### What to produce
Return each line containing the string "into".

### Records for the task
═══

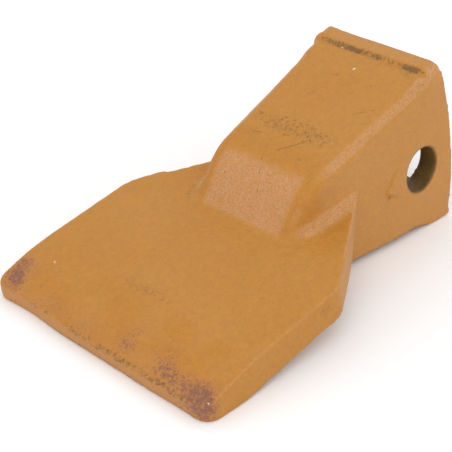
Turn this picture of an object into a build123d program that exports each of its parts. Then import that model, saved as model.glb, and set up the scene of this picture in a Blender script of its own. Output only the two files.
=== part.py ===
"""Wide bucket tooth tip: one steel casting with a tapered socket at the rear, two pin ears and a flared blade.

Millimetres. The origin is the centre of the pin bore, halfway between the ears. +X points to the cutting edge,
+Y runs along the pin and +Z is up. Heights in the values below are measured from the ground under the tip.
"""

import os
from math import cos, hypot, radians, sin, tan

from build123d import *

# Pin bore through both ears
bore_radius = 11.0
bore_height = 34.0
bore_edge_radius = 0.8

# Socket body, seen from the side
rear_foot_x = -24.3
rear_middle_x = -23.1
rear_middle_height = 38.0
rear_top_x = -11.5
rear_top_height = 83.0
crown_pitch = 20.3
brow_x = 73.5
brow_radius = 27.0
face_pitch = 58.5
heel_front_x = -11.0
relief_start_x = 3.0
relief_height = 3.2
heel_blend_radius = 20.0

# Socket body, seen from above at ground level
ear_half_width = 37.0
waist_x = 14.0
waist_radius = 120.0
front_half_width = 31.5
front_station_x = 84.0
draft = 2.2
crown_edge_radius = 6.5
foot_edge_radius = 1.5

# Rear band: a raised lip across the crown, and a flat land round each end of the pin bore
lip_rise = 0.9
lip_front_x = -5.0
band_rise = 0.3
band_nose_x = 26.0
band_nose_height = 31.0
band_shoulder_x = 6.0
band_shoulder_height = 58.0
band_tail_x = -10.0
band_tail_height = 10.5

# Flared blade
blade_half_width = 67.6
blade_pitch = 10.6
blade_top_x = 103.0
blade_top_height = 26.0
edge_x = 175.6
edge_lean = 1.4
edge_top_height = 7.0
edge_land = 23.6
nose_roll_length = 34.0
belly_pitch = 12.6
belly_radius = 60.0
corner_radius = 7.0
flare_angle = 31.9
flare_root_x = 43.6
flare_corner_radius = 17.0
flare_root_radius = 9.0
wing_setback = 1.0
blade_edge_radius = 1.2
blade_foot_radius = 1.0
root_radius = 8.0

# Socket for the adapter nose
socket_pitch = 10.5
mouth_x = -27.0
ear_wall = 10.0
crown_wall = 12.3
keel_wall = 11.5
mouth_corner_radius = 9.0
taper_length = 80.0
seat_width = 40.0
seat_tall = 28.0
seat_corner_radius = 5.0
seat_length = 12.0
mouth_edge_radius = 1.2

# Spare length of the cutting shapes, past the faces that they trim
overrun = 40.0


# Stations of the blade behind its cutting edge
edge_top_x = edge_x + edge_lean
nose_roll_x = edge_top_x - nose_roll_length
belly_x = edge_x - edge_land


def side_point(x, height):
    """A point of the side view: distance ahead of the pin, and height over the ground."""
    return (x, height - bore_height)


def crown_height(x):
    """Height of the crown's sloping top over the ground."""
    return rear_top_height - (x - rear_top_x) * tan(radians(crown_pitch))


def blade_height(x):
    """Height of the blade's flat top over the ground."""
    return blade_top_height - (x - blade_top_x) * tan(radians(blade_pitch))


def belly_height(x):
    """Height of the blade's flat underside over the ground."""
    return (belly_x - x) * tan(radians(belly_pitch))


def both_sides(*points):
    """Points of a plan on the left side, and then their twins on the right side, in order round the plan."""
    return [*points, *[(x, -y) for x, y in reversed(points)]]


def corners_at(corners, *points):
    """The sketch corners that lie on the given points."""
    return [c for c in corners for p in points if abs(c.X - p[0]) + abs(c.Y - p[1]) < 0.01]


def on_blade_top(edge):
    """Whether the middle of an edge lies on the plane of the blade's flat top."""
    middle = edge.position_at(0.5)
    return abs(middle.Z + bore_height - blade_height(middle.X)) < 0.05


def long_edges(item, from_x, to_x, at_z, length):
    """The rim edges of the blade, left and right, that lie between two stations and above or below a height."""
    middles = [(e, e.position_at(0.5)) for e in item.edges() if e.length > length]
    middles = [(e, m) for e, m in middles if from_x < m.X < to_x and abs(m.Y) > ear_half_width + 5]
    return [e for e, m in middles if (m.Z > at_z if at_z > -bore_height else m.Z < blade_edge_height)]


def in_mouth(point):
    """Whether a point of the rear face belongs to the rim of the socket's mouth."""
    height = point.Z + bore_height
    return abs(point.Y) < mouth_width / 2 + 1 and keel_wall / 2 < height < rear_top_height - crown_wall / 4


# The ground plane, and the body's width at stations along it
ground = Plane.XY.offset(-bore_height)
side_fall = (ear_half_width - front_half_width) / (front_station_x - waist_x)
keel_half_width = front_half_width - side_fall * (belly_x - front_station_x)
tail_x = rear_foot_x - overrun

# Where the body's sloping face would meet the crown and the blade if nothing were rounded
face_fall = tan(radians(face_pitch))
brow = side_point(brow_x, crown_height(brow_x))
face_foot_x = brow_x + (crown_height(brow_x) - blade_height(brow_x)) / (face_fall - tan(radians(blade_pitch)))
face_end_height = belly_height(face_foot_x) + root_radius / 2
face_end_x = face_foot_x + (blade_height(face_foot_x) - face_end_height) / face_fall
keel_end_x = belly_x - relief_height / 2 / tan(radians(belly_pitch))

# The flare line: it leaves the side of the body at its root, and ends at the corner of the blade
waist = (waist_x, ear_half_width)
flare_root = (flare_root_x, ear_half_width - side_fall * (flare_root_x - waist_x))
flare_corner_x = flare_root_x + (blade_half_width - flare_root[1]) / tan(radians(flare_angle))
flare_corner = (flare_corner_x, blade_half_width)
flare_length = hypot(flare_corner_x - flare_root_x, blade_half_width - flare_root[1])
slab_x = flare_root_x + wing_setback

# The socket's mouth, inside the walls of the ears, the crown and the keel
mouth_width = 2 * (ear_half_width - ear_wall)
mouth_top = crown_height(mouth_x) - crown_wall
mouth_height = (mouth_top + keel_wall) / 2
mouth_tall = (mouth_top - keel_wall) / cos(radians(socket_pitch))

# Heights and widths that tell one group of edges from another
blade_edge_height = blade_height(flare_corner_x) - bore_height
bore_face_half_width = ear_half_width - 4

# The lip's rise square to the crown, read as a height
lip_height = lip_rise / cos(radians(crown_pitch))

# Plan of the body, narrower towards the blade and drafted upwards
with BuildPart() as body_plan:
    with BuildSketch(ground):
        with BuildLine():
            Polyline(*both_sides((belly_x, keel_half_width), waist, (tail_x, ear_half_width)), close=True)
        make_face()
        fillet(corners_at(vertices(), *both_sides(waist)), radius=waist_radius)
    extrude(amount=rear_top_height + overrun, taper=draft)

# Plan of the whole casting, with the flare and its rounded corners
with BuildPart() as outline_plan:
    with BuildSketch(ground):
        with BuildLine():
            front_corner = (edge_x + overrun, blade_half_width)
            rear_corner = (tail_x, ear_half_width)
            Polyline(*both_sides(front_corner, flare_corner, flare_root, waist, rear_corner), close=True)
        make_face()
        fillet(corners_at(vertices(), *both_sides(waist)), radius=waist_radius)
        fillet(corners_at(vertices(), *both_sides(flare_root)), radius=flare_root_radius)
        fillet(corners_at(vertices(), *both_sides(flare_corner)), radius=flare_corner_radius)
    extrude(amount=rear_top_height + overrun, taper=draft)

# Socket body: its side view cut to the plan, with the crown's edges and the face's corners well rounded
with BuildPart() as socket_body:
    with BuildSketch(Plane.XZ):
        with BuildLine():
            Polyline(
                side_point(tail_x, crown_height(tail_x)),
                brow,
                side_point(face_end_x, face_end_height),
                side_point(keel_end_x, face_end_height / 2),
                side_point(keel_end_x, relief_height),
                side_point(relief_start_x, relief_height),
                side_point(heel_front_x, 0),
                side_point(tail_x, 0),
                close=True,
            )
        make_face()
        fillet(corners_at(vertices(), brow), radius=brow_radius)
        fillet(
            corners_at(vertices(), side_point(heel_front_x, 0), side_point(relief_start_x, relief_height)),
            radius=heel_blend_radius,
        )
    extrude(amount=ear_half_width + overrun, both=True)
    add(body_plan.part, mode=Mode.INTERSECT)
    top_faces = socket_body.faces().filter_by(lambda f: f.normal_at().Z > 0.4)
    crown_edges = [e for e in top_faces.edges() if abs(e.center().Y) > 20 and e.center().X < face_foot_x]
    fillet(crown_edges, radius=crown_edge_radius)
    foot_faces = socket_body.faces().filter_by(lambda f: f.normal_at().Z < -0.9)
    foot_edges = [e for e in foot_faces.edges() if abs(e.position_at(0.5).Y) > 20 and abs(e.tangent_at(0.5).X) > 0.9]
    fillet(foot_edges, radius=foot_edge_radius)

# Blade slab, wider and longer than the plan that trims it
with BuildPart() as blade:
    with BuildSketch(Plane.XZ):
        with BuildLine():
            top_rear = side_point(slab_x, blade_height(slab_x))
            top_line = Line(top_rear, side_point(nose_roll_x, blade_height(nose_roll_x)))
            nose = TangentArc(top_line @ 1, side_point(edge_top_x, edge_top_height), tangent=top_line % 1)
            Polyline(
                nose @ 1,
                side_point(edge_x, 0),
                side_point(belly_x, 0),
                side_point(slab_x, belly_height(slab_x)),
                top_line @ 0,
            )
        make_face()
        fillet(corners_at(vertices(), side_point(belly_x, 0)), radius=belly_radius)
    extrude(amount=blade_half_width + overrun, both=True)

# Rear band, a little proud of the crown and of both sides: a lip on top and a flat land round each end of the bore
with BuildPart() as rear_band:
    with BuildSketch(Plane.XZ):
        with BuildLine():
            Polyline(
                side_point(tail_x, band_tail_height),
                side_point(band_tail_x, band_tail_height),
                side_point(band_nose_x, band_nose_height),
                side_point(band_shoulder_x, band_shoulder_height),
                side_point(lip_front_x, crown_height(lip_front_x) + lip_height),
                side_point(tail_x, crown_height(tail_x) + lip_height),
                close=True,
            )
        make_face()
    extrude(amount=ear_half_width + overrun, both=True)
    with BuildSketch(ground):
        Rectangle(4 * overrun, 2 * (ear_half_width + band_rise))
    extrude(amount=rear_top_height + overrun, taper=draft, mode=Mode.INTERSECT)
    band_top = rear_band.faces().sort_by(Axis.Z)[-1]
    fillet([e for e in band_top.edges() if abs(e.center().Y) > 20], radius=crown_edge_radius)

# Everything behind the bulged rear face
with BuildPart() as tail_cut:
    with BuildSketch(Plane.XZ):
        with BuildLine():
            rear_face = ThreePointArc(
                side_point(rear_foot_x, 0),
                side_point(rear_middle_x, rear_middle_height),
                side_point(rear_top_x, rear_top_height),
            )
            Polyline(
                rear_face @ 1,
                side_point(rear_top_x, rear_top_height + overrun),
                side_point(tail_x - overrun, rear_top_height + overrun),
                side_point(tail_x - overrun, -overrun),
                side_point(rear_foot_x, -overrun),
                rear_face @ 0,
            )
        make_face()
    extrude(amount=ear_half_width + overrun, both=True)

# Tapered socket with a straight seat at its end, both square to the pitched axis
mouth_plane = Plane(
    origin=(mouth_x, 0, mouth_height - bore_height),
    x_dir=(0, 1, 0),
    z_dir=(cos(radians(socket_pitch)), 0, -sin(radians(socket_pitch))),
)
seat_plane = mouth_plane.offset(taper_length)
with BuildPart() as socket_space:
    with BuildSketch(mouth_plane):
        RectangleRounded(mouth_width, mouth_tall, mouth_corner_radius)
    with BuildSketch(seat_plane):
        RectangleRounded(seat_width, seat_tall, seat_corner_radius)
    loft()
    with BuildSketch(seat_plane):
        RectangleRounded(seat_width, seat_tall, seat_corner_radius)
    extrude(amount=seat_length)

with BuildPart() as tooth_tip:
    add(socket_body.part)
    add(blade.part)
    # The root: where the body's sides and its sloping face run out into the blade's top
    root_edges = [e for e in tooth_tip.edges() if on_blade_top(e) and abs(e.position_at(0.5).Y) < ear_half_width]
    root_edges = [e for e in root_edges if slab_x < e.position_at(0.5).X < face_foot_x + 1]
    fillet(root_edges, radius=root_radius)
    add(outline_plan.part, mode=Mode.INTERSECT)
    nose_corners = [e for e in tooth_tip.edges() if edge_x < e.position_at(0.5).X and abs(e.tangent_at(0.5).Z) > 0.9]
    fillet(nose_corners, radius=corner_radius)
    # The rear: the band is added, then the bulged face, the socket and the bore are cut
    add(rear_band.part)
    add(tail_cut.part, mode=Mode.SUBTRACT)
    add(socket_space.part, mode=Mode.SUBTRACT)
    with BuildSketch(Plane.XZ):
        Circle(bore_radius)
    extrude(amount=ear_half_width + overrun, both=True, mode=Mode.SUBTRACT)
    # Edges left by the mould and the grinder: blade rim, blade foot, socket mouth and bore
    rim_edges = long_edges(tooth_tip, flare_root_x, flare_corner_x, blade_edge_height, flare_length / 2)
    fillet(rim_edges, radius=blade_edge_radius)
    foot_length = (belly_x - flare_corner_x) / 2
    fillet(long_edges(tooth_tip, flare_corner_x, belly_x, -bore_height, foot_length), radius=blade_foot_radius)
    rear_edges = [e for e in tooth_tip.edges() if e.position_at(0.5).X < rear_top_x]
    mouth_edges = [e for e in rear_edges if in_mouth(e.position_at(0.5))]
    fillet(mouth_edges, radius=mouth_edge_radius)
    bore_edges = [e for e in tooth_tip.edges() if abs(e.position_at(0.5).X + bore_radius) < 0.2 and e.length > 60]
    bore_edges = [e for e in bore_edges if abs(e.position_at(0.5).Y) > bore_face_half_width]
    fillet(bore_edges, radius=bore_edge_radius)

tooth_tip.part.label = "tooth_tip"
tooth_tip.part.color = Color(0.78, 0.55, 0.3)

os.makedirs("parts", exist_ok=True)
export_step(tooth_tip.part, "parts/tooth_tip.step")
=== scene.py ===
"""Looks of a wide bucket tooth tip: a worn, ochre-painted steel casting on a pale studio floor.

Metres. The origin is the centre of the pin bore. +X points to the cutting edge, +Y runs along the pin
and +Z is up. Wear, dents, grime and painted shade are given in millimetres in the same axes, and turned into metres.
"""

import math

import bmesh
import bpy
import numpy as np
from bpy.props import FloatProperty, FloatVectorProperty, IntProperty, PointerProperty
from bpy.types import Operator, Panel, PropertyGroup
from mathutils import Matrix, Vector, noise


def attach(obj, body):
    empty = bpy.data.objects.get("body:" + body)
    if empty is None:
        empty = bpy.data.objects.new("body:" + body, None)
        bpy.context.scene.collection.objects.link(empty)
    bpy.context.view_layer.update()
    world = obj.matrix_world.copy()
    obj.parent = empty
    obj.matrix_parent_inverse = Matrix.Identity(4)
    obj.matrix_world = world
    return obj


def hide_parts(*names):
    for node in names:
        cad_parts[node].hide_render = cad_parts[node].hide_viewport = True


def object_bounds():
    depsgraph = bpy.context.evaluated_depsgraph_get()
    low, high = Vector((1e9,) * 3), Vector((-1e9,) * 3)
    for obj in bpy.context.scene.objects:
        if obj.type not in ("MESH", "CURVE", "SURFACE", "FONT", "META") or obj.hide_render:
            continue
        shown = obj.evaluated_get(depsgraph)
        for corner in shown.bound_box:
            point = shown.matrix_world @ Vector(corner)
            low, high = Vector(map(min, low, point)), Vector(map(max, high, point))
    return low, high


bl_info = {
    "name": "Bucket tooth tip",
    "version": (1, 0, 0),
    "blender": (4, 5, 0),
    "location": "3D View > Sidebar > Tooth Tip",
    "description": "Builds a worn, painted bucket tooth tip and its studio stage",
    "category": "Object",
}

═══

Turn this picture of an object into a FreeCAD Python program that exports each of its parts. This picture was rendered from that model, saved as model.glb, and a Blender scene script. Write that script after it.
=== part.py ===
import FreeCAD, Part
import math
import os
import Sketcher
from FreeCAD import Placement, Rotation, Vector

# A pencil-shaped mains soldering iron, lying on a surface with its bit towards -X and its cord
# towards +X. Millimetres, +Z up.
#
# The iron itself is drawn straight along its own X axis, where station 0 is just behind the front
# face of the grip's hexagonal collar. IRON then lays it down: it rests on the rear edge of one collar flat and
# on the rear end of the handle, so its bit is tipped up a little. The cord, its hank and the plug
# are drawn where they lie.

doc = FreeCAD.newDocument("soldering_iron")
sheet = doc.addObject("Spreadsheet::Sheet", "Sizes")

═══

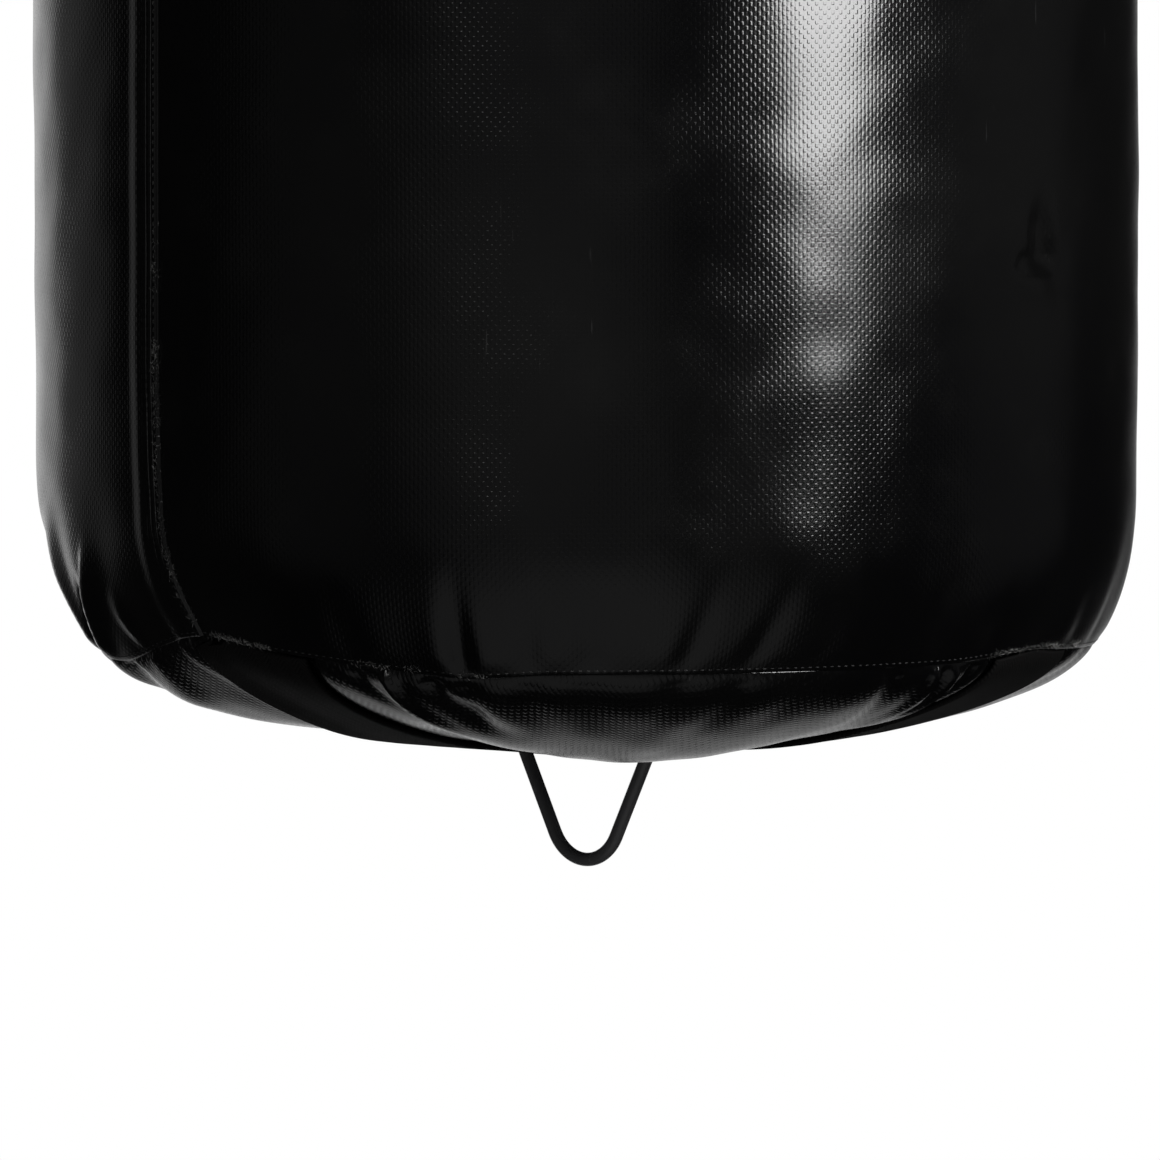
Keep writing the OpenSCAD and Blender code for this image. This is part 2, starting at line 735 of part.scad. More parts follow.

═══

### Output for this exercise
Turn this picture of an object into a build123d program that exports each of its parts. Then import that model, saved as model.glb, and set up the scene of this picture in a Blender script of its own. Output only the two files.
    # The root: where the body's sides and its sloping face run out into the blade's top
and +Z is up. Wear, dents, grime and painted shade are given in millimetres in the same axes, and turned into metres.
Turn this picture of an object into a FreeCAD Python program that exports each of its parts. This picture was rendered from that model, saved as model.glb, and a Blender scene script. Write that script after it.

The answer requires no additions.